I ran a "Find-NCS" routine in the phenix package. It came up with what I
pasted below:
I am assuming the the first rotation matrix is just the identity. I need
to read more to understand rotation matrices but I think the second one
should have only a single -1 to account for a possible perfect 2(1) screw
axis between the two subunits in the P21 asymetric unit. I am not sure why
there are two -1 values. I may be way off in my interpretation in which
case I will go read some more. I will also try what you suggested. Thanks.
-Yarrow
NCS operator using PDB
#1 new_operator
rota_matrix 1.0000 0.0000 0.0000
rota_matrix 0.0000 1.0000 0.0000
rota_matrix 0.0000 0.0000 1.0000
tran_orth 0.0000 0.0000 0.0000
center_orth 17.7201 1.4604 71.4860
RMSD = 0
(Is this the identity?)
#2 new_operator
rota_matrix 0.9994 -0.0259 0.0250
rota_matrix -0.0260 -0.9997 0.0018
rota_matrix 0.0249 -0.0025 -0.9997
tran_orth -30.8649 -11.9694 166.9271
> Hello Yarrow,
>
> Since you have a refined molecular replacement solution I recommend
> using that rather than global intensity statistics.
>
> Obviously if you solve in P21 and it's really P212121 you should have
> twice the number of molecules in the asymmetric unit and one half of the
> P21 asymmetric unit should be identical to the other half.
>
> Since you've got decent resolution I think you can determine the real
> situation for yourself: one approach would be to test to see if you can
> symmetrize the P21 asymmetric unit so that the two halves are identical.
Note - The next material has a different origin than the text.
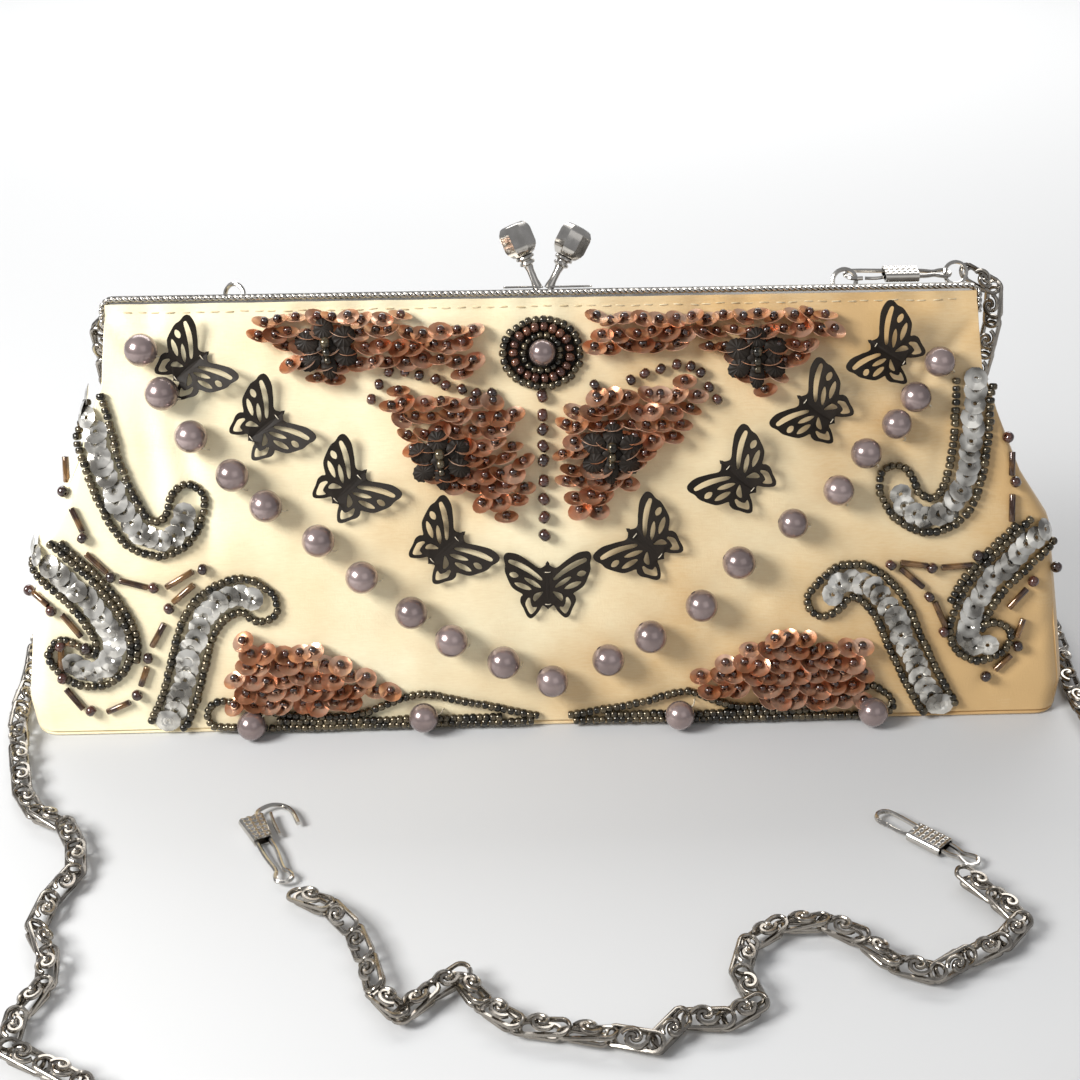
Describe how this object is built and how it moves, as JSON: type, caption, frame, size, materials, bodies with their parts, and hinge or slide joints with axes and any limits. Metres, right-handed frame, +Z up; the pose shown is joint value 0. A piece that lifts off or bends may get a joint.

> You could do this via stiff NCS restraints (cartesian would be better
> than dihedral). After all the relative XYZs and even B-factors would be
> more or less identical if you've rescaled a P212121 crystal form in P21.
> If something violates the NCS than it can't really be P212121.
>
> Alternatively you can look for clear/obvious symmetry breaking between
> the two halves: different side-chain rotamers for surface side-chains
> for example. If you've got an ordered, systematic, difference in
> electron density between the two halves of the asymmetric unit in P21
> then that's a basis for describing it as P21 rather than P212121.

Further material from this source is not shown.